Below are some records; quote exactly the lines from the one that contains "in the foot face" through the one that contains "imported = [obj", inclusive, and no others.
[Begin THE DATA]
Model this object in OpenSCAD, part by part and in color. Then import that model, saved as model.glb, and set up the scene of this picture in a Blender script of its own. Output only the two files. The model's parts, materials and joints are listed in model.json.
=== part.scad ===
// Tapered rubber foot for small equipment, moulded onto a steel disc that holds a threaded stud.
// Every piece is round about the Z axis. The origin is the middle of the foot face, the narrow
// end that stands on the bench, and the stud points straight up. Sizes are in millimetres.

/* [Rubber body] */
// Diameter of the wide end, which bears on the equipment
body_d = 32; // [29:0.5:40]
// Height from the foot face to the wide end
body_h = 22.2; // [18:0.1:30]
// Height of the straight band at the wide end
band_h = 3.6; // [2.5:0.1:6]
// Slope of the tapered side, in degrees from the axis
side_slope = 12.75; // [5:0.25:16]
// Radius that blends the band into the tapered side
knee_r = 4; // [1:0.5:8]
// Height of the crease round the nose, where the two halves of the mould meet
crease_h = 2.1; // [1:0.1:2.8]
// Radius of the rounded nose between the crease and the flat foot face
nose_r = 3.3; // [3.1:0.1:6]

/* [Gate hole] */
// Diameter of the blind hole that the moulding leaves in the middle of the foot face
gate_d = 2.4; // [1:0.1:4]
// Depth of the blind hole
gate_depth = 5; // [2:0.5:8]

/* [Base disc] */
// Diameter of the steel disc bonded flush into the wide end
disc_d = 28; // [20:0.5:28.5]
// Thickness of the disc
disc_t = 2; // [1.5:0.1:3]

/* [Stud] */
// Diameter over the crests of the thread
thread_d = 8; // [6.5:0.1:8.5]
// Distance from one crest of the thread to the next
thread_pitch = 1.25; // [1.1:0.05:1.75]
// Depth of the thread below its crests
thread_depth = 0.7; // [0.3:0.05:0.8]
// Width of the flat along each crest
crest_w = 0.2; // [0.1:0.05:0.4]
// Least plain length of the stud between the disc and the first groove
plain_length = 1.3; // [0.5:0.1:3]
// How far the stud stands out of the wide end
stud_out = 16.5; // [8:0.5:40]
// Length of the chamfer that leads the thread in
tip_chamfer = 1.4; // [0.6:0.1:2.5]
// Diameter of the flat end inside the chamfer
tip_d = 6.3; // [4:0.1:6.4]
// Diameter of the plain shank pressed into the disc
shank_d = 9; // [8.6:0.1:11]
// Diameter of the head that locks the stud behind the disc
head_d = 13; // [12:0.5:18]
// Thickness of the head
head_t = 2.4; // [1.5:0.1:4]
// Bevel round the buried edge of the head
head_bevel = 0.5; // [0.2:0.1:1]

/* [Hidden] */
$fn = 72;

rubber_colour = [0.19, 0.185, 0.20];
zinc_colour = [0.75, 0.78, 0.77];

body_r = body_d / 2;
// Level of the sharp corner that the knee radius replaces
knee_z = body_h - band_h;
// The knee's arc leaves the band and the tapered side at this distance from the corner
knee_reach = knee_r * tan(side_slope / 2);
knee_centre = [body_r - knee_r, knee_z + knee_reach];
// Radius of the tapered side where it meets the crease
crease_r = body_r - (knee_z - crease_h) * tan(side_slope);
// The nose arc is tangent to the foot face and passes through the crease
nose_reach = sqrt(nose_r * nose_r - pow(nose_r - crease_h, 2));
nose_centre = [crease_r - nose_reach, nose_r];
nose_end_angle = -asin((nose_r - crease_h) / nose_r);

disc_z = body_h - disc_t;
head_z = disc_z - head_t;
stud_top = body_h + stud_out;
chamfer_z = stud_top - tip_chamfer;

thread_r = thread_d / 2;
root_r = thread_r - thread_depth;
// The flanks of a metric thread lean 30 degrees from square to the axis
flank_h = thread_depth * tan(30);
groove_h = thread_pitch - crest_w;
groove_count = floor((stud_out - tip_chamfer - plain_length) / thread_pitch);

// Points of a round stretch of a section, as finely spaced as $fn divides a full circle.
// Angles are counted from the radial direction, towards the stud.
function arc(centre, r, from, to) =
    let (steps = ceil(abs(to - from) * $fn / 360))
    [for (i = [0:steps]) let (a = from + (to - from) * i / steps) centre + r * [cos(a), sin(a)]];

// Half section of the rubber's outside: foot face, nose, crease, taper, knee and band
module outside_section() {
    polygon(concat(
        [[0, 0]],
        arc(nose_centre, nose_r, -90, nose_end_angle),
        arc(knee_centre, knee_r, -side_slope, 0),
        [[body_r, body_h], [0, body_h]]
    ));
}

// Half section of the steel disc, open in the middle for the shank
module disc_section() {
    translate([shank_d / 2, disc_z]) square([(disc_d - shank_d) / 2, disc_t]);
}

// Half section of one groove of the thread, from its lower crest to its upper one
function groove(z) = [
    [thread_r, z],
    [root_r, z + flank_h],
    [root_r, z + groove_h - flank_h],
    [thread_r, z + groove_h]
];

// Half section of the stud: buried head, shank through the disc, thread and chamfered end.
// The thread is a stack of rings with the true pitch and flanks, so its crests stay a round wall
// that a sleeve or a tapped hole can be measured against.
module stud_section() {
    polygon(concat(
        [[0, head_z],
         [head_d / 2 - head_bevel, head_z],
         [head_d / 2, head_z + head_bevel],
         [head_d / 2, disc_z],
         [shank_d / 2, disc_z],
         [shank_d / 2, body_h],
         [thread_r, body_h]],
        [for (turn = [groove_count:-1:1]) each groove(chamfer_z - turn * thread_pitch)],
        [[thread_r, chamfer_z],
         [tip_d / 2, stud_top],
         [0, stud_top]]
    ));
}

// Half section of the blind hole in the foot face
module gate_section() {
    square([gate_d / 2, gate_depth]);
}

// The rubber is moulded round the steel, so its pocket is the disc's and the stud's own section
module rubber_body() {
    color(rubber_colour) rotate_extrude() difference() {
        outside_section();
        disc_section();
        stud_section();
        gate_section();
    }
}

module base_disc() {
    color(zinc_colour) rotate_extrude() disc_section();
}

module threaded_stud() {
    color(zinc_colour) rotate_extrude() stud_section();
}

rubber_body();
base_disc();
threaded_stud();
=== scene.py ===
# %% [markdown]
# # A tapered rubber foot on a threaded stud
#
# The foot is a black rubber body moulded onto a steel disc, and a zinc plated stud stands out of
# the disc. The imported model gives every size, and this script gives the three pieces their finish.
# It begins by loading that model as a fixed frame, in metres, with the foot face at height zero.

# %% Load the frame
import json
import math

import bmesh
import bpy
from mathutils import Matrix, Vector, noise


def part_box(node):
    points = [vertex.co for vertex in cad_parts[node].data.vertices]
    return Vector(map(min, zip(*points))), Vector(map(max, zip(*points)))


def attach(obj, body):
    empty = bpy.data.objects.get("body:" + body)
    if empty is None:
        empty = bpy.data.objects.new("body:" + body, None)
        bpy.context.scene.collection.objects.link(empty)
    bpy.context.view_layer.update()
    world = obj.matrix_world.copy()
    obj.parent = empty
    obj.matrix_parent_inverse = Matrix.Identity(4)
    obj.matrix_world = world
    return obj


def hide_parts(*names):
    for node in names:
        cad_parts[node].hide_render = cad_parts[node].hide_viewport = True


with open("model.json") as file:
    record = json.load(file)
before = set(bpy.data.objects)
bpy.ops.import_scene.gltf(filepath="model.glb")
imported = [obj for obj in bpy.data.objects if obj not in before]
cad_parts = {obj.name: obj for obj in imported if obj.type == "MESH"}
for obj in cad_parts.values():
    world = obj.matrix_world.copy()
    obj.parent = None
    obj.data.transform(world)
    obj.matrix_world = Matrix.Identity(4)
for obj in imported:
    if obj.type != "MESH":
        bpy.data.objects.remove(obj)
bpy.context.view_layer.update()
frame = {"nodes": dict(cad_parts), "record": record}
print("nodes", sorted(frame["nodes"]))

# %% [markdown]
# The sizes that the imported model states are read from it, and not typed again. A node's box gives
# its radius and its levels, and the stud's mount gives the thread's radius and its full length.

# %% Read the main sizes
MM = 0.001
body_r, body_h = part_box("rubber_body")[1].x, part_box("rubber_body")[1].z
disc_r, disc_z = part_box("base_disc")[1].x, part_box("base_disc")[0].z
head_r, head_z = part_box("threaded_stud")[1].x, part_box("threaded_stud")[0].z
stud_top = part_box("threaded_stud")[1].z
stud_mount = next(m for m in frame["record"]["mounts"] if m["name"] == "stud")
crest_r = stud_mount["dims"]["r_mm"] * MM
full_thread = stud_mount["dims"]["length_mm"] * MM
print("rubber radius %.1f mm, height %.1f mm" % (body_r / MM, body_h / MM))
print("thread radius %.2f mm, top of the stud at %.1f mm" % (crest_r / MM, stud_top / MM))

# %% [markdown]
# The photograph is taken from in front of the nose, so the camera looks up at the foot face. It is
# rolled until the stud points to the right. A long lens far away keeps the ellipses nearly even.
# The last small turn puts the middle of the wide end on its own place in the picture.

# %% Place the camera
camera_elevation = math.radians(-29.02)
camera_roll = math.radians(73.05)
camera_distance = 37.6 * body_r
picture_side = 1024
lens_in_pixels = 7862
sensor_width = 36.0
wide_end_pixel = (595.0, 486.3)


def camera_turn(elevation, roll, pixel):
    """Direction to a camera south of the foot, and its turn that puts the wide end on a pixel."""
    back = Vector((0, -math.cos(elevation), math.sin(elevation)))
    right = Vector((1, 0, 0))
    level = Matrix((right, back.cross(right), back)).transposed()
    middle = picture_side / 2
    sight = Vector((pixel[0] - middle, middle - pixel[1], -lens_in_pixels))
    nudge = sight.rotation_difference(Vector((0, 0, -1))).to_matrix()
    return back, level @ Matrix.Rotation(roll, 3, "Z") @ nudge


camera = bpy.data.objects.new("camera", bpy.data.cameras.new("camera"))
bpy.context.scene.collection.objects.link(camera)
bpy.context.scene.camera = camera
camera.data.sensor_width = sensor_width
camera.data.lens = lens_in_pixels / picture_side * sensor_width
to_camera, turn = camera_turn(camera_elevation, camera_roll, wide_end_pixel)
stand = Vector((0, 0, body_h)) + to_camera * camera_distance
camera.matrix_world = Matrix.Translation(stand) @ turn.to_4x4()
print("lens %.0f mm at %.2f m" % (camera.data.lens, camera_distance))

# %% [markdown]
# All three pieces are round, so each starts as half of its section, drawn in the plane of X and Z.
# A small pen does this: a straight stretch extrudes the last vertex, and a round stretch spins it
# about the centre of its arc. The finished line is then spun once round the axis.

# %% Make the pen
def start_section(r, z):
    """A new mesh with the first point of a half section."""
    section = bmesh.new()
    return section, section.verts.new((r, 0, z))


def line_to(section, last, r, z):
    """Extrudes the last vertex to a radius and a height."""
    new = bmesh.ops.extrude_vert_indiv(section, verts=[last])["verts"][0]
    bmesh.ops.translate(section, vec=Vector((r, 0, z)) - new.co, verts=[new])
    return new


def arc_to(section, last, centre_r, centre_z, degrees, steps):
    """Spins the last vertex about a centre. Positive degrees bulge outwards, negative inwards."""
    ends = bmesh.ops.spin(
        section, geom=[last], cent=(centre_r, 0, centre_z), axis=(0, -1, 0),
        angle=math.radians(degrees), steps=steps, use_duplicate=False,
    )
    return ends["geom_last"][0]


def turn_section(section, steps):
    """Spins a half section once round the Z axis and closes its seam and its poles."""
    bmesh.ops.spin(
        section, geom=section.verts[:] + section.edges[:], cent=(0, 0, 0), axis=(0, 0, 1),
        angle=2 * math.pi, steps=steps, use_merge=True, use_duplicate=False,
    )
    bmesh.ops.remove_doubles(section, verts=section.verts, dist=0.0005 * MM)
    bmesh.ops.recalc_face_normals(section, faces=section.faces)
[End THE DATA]
[Begin THE DATA]
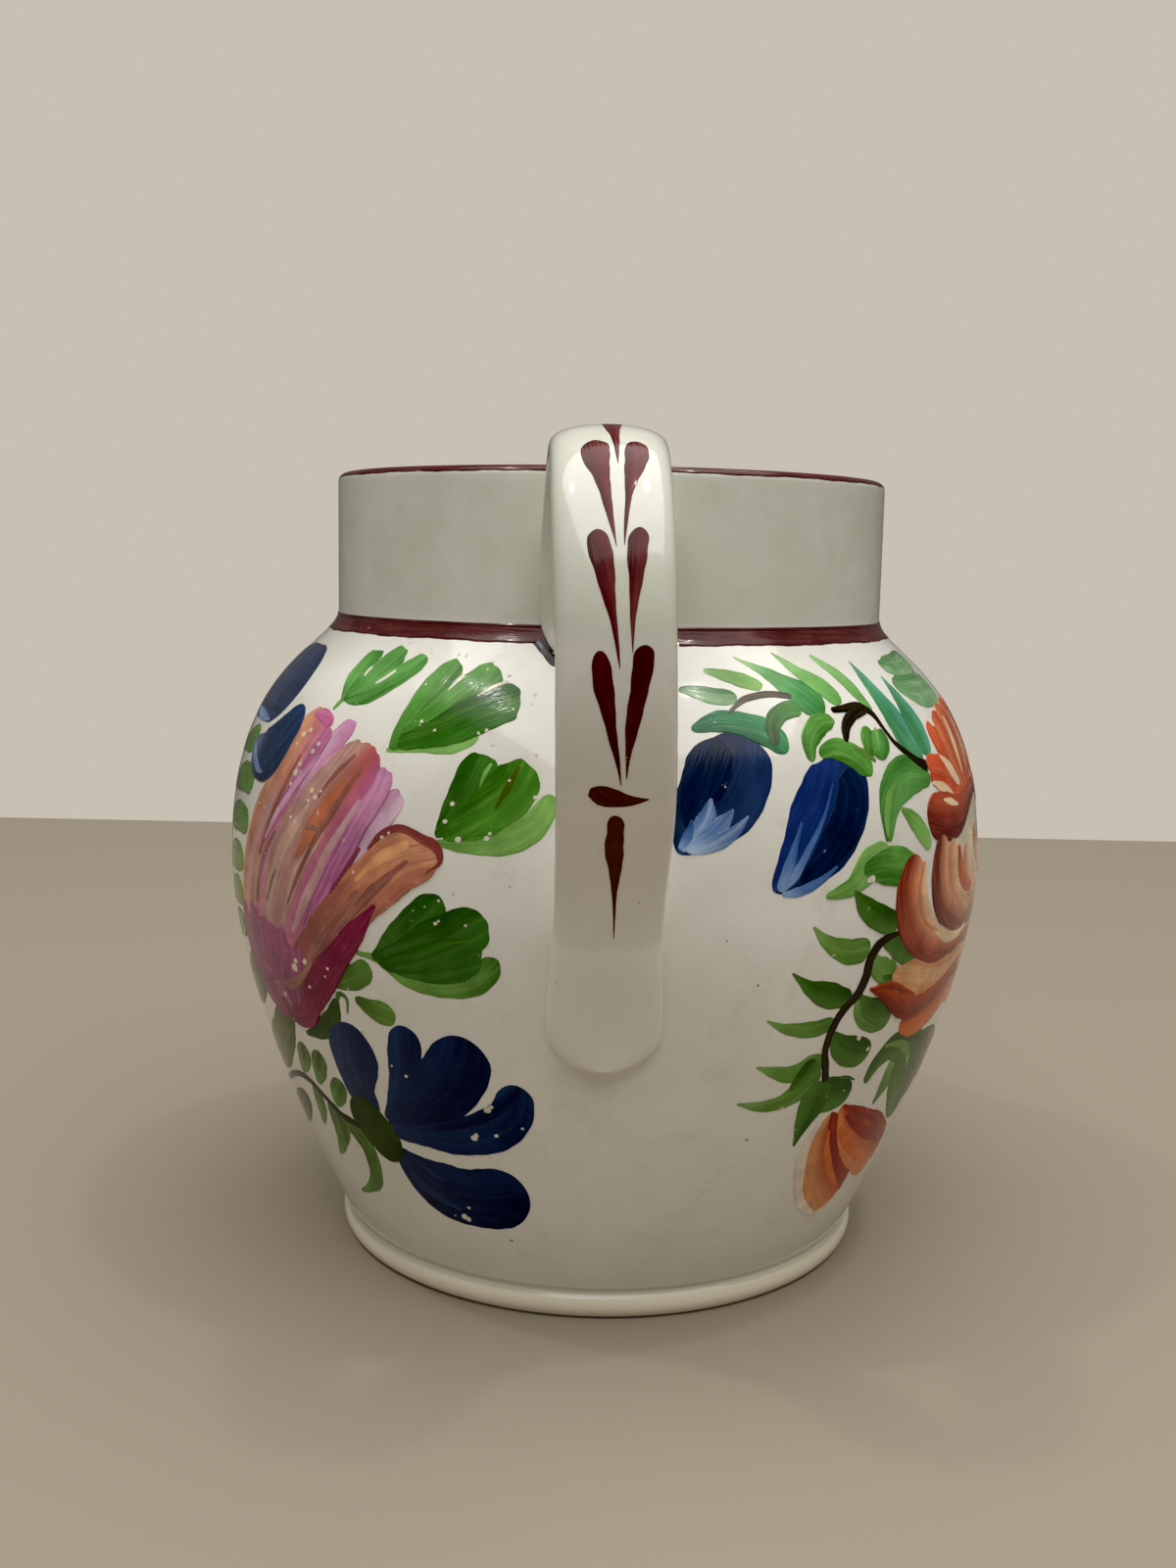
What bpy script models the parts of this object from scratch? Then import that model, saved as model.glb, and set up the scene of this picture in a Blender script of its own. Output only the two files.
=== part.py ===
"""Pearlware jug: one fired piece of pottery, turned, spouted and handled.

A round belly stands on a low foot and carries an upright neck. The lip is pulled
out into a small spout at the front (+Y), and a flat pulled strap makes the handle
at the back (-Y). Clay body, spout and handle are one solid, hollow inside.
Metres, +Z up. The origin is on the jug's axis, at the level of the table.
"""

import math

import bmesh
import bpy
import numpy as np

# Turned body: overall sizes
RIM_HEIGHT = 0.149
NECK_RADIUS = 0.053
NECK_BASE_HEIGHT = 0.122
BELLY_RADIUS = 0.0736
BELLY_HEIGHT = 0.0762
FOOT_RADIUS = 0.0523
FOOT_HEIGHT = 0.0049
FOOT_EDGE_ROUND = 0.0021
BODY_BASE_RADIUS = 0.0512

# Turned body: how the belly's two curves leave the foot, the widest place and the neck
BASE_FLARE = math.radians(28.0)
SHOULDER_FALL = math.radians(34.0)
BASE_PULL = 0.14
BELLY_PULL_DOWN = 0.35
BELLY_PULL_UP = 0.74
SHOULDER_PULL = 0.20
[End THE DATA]
[Begin THE DATA]
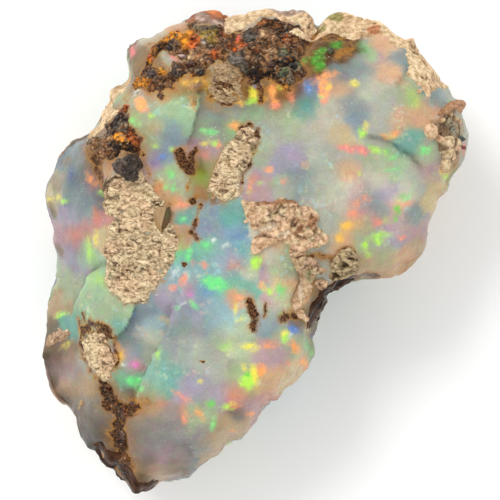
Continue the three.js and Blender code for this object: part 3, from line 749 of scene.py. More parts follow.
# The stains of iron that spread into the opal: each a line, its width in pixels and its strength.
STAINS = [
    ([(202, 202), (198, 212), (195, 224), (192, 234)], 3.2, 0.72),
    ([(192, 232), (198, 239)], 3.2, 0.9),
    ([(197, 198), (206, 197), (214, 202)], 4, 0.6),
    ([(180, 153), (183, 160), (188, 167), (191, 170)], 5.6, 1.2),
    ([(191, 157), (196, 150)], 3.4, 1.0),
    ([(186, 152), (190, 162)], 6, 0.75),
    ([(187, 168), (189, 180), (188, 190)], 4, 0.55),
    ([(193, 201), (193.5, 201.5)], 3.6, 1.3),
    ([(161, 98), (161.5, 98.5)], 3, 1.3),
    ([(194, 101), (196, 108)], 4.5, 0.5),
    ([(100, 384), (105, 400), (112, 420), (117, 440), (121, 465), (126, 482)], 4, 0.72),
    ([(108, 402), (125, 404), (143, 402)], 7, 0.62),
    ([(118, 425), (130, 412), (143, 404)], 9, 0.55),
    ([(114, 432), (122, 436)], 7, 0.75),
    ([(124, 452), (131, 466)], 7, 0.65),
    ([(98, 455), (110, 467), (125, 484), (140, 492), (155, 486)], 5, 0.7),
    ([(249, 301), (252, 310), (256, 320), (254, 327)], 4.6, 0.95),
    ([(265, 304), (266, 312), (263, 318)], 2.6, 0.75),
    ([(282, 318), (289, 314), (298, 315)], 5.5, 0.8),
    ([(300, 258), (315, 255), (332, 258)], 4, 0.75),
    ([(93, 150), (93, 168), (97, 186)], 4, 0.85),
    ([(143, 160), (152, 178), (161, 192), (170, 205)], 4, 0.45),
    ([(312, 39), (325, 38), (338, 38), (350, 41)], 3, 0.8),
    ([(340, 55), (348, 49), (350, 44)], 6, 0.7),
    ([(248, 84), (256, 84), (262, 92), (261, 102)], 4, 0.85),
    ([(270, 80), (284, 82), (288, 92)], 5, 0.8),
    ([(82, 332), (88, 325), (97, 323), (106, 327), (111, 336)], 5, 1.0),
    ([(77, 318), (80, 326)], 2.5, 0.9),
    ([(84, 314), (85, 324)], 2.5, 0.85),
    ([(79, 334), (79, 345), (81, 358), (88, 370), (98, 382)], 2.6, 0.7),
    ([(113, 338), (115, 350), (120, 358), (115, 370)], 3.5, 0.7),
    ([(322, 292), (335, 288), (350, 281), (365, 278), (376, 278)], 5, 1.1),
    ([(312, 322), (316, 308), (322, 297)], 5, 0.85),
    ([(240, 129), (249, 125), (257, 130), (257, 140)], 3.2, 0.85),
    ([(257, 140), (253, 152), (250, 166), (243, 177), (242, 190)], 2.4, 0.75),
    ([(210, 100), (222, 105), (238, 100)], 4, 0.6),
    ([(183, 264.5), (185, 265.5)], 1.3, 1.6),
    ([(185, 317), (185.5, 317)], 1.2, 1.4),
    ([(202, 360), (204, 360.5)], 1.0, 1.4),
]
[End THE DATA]
▸ ANSWER FOR THIS EXERCISE:
// Half section of the blind hole in the foot face
module gate_section() {
    square([gate_d / 2, gate_depth]);
}

// The rubber is moulded round the steel, so its pocket is the disc's and the stud's own section
module rubber_body() {
    color(rubber_colour) rotate_extrude() difference() {
        outside_section();
        disc_section();
        stud_section();
        gate_section();
    }
}

module base_disc() {
    color(zinc_colour) rotate_extrude() disc_section();
}

module threaded_stud() {
    color(zinc_colour) rotate_extrude() stud_section();
}

rubber_body();
base_disc();
threaded_stud();
=== scene.py ===
# %% [markdown]
# # A tapered rubber foot on a threaded stud
#
# The foot is a black rubber body moulded onto a steel disc, and a zinc plated stud stands out of
# the disc. The imported model gives every size, and this script gives the three pieces their finish.
# It begins by loading that model as a fixed frame, in metres, with the foot face at height zero.

# %% Load the frame
import json
import math

import bmesh
import bpy
from mathutils import Matrix, Vector, noise


def part_box(node):
    points = [vertex.co for vertex in cad_parts[node].data.vertices]
    return Vector(map(min, zip(*points))), Vector(map(max, zip(*points)))


def attach(obj, body):
    empty = bpy.data.objects.get("body:" + body)
    if empty is None:
        empty = bpy.data.objects.new("body:" + body, None)
        bpy.context.scene.collection.objects.link(empty)
    bpy.context.view_layer.update()
    world = obj.matrix_world.copy()
    obj.parent = empty
    obj.matrix_parent_inverse = Matrix.Identity(4)
    obj.matrix_world = world
    return obj


def hide_parts(*names):
    for node in names:
        cad_parts[node].hide_render = cad_parts[node].hide_viewport = True


with open("model.json") as file:
    record = json.load(file)
before = set(bpy.data.objects)
bpy.ops.import_scene.gltf(filepath="model.glb")
imported = [obj for obj in bpy.data.objects if obj not in before]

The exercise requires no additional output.